従来、運転温度と温度上昇警報値の幅は10度を確保していた。この幅を冷却水を減らすにあたり3度まで引き下げたが、同課の水口利彦副長は「実績を積み上げれば、もっと幅を狭くできそう」と、引き続き改善を推進する姿勢だ。

◆落ち葉きっかけ

そもそも実証のきっかけは、水圧鉄管内で冷却水のごみをとる「ストレーナ」の落ち葉詰まりだった。久々野ダムは落葉が多く、久々野水力では毎年秋に4~5回ほど断水して掃除していた。ストレーナが詰まると冷却水が減り、設備故障につながりかねない。掃除は手間がかかるだけでなく、発電が止まるため収支に悪影響を及ぼす。

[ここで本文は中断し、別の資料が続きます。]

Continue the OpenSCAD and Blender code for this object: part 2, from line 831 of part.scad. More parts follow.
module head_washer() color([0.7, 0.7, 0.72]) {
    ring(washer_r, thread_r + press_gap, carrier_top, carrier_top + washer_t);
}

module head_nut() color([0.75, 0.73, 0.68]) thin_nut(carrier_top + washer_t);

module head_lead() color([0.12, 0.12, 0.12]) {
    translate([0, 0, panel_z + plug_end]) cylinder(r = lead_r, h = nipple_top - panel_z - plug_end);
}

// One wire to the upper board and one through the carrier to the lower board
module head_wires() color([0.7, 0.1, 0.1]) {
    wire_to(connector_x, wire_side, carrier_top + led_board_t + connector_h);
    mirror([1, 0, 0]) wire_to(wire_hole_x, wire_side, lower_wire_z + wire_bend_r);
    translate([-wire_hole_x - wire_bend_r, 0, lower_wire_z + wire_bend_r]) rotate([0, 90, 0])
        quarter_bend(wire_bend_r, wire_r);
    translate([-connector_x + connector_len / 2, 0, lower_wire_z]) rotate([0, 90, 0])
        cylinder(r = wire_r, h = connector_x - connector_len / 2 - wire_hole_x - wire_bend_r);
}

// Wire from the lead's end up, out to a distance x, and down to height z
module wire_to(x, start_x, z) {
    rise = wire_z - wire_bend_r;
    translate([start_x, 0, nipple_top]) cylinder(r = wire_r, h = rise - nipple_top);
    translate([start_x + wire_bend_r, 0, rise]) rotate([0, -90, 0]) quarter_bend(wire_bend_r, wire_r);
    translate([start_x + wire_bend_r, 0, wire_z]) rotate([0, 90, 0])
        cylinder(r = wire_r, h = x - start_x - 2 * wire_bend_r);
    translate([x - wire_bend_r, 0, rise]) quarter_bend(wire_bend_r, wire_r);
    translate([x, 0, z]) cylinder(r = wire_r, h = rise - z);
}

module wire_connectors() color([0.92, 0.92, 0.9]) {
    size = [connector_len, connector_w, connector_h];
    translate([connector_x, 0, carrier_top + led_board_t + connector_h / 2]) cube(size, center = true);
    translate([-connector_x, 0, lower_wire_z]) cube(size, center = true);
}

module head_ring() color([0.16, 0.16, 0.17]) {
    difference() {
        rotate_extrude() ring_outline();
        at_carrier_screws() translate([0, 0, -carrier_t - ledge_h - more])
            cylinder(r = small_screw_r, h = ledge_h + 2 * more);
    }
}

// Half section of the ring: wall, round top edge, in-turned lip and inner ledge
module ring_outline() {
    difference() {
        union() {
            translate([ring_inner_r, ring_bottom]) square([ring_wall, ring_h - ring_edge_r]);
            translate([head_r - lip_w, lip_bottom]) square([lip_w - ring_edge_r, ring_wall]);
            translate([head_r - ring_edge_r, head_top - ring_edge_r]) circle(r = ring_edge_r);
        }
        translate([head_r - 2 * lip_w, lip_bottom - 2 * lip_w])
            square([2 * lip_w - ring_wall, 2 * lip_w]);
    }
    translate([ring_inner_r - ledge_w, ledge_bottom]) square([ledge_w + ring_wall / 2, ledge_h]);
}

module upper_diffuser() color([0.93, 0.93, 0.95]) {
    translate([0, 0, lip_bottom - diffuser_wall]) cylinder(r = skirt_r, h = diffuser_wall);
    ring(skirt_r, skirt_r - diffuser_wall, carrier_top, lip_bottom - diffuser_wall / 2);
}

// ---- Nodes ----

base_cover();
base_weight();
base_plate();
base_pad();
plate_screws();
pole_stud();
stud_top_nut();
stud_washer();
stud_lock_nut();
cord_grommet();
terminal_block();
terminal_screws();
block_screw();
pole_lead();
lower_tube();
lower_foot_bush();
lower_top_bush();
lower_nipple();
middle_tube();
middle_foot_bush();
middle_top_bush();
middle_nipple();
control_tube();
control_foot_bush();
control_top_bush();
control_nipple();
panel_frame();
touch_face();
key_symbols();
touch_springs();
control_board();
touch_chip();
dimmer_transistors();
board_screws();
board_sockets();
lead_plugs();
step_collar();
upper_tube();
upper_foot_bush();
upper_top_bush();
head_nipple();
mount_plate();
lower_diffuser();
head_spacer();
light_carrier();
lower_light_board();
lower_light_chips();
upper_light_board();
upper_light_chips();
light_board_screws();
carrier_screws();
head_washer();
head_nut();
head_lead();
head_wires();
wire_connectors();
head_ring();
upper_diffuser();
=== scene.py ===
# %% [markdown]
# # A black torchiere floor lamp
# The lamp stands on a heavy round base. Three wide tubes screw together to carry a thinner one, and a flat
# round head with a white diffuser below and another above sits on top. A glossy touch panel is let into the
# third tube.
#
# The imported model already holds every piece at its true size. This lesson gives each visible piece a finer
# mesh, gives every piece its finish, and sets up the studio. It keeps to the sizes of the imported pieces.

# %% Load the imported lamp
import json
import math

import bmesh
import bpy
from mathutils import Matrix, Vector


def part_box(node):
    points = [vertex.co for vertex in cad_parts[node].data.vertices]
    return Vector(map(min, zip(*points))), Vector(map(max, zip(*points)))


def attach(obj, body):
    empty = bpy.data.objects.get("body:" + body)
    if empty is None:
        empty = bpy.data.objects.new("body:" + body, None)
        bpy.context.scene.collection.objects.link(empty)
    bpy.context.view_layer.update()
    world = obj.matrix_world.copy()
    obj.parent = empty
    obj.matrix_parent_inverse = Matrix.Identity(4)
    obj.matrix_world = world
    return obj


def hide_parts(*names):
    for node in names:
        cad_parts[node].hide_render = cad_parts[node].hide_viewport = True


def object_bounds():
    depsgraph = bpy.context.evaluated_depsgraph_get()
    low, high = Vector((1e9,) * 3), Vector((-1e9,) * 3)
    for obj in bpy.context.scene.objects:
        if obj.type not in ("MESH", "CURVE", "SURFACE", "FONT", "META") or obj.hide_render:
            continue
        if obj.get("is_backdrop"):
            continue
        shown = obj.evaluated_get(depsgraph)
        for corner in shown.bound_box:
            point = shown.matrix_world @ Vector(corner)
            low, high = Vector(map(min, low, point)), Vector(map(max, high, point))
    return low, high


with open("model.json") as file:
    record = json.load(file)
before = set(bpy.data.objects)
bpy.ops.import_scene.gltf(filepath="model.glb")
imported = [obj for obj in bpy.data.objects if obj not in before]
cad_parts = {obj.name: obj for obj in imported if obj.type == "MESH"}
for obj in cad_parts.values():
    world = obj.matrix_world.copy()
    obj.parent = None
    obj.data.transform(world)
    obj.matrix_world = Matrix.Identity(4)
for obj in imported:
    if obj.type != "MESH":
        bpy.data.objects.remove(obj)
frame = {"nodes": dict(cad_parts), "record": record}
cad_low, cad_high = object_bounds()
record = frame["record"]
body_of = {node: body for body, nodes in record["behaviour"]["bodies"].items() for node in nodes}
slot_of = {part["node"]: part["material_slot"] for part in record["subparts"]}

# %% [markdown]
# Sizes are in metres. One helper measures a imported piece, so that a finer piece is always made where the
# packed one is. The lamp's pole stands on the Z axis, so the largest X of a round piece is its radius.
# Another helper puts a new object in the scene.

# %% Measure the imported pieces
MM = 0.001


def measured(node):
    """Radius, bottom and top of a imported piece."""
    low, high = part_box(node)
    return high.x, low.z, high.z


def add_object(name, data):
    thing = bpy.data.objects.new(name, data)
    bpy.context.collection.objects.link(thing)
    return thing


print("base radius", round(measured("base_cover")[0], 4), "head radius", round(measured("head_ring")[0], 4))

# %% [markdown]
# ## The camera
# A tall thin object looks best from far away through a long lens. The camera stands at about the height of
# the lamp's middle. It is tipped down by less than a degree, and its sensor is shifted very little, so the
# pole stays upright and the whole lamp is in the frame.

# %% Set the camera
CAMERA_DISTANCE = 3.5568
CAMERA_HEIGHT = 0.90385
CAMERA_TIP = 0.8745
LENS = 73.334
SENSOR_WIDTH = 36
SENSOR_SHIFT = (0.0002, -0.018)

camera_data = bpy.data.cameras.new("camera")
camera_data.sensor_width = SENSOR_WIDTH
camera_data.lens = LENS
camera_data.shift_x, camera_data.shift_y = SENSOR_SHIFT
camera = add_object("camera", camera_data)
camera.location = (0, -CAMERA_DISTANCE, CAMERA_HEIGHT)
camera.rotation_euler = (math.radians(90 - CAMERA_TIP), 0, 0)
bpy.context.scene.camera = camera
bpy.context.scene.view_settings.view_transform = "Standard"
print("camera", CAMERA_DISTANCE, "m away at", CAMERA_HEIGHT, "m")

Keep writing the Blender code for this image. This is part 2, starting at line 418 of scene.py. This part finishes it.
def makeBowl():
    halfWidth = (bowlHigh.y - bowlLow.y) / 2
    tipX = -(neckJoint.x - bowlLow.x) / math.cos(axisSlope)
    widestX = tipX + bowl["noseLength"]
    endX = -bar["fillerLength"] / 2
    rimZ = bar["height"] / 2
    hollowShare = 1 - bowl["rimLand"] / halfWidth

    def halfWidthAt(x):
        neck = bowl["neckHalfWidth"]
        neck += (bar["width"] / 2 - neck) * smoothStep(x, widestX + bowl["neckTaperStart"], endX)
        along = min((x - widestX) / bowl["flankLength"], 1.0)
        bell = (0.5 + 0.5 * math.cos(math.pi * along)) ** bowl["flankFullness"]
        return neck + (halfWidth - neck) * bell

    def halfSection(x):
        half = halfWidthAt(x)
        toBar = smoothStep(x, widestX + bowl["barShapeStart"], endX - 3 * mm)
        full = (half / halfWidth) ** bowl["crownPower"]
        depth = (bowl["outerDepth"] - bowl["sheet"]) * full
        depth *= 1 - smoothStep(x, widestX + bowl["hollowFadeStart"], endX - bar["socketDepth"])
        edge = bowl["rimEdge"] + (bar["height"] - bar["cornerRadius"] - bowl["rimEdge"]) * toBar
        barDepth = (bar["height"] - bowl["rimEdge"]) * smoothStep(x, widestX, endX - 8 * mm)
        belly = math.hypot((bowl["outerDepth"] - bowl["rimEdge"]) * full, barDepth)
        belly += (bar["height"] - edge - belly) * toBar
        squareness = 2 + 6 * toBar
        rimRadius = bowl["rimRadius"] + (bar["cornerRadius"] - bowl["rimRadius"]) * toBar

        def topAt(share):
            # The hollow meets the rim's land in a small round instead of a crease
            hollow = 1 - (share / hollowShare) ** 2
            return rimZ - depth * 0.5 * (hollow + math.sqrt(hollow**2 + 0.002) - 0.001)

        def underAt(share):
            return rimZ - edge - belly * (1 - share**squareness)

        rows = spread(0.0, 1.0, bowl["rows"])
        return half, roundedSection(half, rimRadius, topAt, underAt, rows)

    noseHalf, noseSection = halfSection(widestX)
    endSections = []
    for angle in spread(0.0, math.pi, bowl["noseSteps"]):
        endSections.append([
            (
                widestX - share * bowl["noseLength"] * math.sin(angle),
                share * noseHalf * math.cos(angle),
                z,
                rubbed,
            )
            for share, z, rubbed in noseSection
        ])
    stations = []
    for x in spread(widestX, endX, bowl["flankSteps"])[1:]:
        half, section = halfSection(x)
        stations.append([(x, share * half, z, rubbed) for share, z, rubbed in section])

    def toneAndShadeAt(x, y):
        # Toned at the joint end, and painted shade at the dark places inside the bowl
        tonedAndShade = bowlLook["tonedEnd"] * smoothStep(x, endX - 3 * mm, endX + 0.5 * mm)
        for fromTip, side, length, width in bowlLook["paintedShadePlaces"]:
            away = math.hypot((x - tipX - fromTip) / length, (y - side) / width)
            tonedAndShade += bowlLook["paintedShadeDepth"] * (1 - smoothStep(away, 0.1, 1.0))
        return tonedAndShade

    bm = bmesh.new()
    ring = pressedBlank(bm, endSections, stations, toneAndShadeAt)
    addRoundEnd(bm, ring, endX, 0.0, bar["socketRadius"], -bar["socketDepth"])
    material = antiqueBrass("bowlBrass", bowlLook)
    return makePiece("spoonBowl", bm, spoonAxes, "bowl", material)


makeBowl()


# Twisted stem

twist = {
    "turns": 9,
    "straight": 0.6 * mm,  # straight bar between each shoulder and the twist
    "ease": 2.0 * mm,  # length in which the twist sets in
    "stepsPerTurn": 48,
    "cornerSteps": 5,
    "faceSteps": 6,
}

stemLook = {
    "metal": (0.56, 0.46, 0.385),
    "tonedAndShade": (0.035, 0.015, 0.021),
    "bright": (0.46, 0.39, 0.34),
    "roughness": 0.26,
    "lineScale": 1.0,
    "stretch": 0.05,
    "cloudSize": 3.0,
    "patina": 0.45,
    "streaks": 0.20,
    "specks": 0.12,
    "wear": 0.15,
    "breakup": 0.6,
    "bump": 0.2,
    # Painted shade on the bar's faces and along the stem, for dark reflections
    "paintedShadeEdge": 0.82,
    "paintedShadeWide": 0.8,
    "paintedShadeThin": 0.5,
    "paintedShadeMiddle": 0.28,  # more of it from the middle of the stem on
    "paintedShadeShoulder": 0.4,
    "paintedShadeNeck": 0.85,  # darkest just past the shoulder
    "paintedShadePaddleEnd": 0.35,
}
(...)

それら課題を解決するため、水の流速に注目した。ストレーナは、冷却水用に水を送るところに位置する。冷却水は水量と流速が一定だったため、発電用水側の流速を上げれば落ち葉が詰まりにくくなると考えた。この検討を進めていく中で、冷却水量の削減という発想が生まれた。

保守の負担を減らす目的から、冷却水量の削減という新たな視点に着目し、電力量の増電につながった。

同課の池戸貴義氏は「考え方一つで、全然違う結果。発想の転換だった」と話す。冷却水量の削減は発電所でバルブを操作して行うため「設備投資をせず増電できた」ことの意義も強調している。